On Tuesday, Mayor David Miller picked Councillor Howard Moscoe to head the licensing and standards committee, which means he will not return as TTC Chair, nor will he sit as one of the eight other commissioners, wrote the Toronto Star Dec. 7. Moscoe served as Chair the first time in 1998 and won back the job in 2003. The move ends Moscoe's most recent and tumultuous tenure atop the TTC. During his last term as Chair, ridership increased beyond expectation, and the agency committed to expanding the bus fleet, made some of its fleet environmentally friendly and limited the impact of a fare hike on the price of Metropasses. The subway is set to expand, too, to York University, pending federal funding.



  • Moments after the nine-member Toronto Transit Commission elected him to the post of Chair yesterday, and Councillor Joe Mihevc to the vice-chair post, Councillor Adam Giambrone, 29, the youngest TTC head in recent memory, assumed control of one of the city's weightiest files, wrote the Toronto Star Dec. 7. The group will get down to business when they meet next Wednesday.

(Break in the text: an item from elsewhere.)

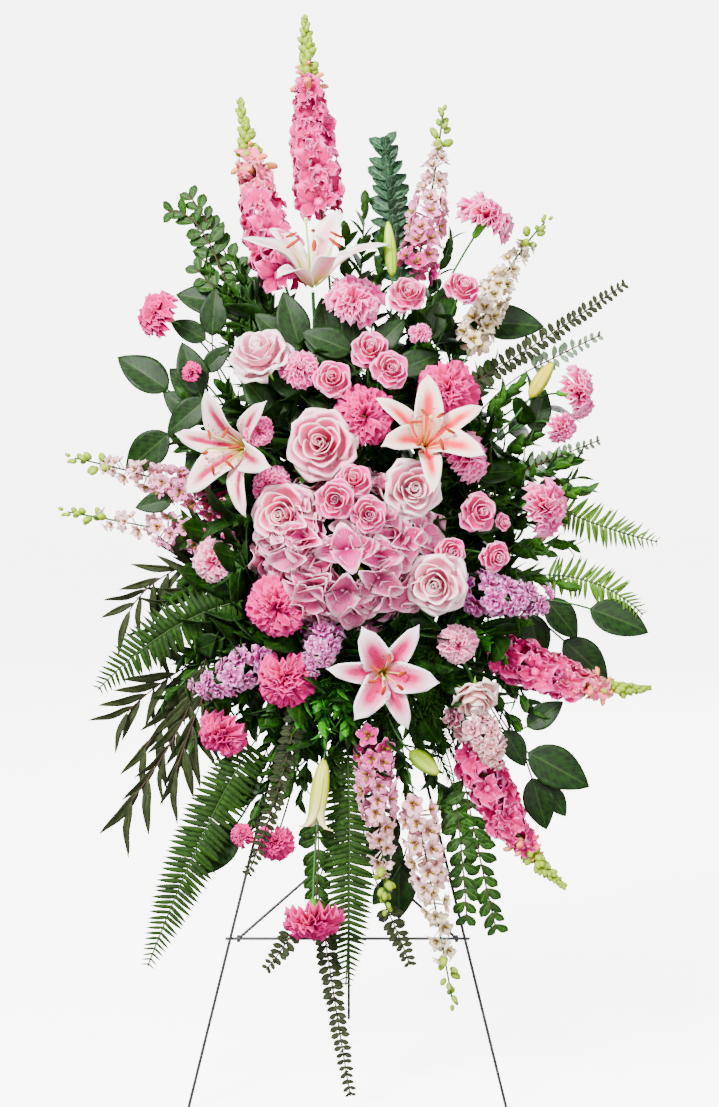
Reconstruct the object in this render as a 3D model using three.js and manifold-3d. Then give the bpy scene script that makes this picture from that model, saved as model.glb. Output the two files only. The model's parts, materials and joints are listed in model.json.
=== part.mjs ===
// A standing funeral spray on a folding wire easel: pink roses, carnations, lilies, snapdragons, larkspur,
// stock and a hydrangea, with fern, eucalyptus, myrtle and broad leaves, standing in a block of floral foam.
// Millimetres, +Z up, the front of the spray faces -Y, and the easel's three feet stand on z = 0.
import * as THREE from "three";
import { mergeVertices } from "three/addons/utils/BufferGeometryUtils.js";
import Module from "manifold-3d";

const wasm = await Module();
wasm.setup();

// Driving dimensions of the easel
const WIRE_R = 2; // half the easel wire's thickness
const FOOT_HALF = 211; // half the distance between the front feet
const APEX_Z = 850; // height where the front legs would meet
const APEX_Y = 198; // how far back the front legs lean at that height
const REAR_FOOT_Y = 446;
const CROSSBAR_Z = 218;
const CROSSBAR_PAST_LEG = 7;
const PIN_Z = 820; // the pin that the rear leg hangs on
const LEG_TOP_Z = 838;
const STAY_Z = 280; // where the folding stay meets the rear leg
const STAY_HALF = 146; // half the distance between the stay's eyes
const EYE_R = 5;
const EYE_WIDTH = 4.4;
const RUNNING_GAP = 0.5; // between an eye and the wire in it
const SEAT_GAP = 0.3; // between pieces that rest on each other

// Driving dimensions of the foam and its holder
const FOAM = { width: 150, depth: 80, height: 220, centreZ: 740 };
const HOLDER = { stand: 8, wall: 3, rim: 14, railHeight: 14, railAt: 62 };
const STEM_IN_FOAM = 22; // how deep a stem stands in the foam
const STRAIGHT_OUT = 8; // how far it runs straight out of its hole

// Stems, blades and the room that each piece keeps round it
const STEM_R = 2.6;
const THIN_STEM_R = 1.7;
const BLADE = 0.8; // thickness of a leaf or petal
const CLEAR = 0.4;
const GOLDEN = Math.PI * (3 - Math.sqrt(5));

const vec = (x, y, z) => new THREE.Vector3(x, y, z);
const point = (list) => vec(...list);
const UP = vec(0, 0, 1);
const VIEWER = vec(0, -1, 0);
const lean = Math.atan2(APEX_Y, APEX_Z);
const planeY = (z) => (z * APEX_Y) / APEX_Z; // the front legs' plane at a height
const planeUp = vec(0, Math.sin(lean), Math.cos(lean));
const planeOut = vec(0, -Math.cos(lean), Math.sin(lean)); // towards the viewer

// Closed surfaces from points and triangles, and from three.js geometry
function solidFrom(points, triangles) {
  const numbers = new Float32Array(points.flatMap((p) => [p.x, p.y, p.z]));
  const make = (list) =>
    new wasm.Manifold(new wasm.Mesh({ numProp: 3, vertProperties: numbers, triVerts: new Uint32Array(list) }));
  const kept = triangles.filter(([a, b, c]) => a !== b && b !== c && c !== a);
  const made = make(kept.flat());
  return made.volume() < 0 ? make(kept.map(([a, b, c]) => [a, c, b]).flat()) : made;
}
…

He said his priority will be helping to usher in the mayor's transit platform, which includes pushing for funding from Ottawa for its share of the $2-billion subway extension to York University and beyond, new bus rapid transit routes and streetcars, and a computerized trip-planning system.

On air



  • Saeed Rahnema, director of the School of Public Policy & Administration in York’s Atkinson Faculty of Liberal & Professional Studies, spoke about the situtation in Iraq and results of a recent study group evaluation, on several CBC Radio morning shows across the country Dec. 6.


  • Paul Delaney, astronomy professor in York’s Faculty of Science & Engineering, spoke about the announcement by NASA of evidence of water on Mars, on CTV national news Dec. 6.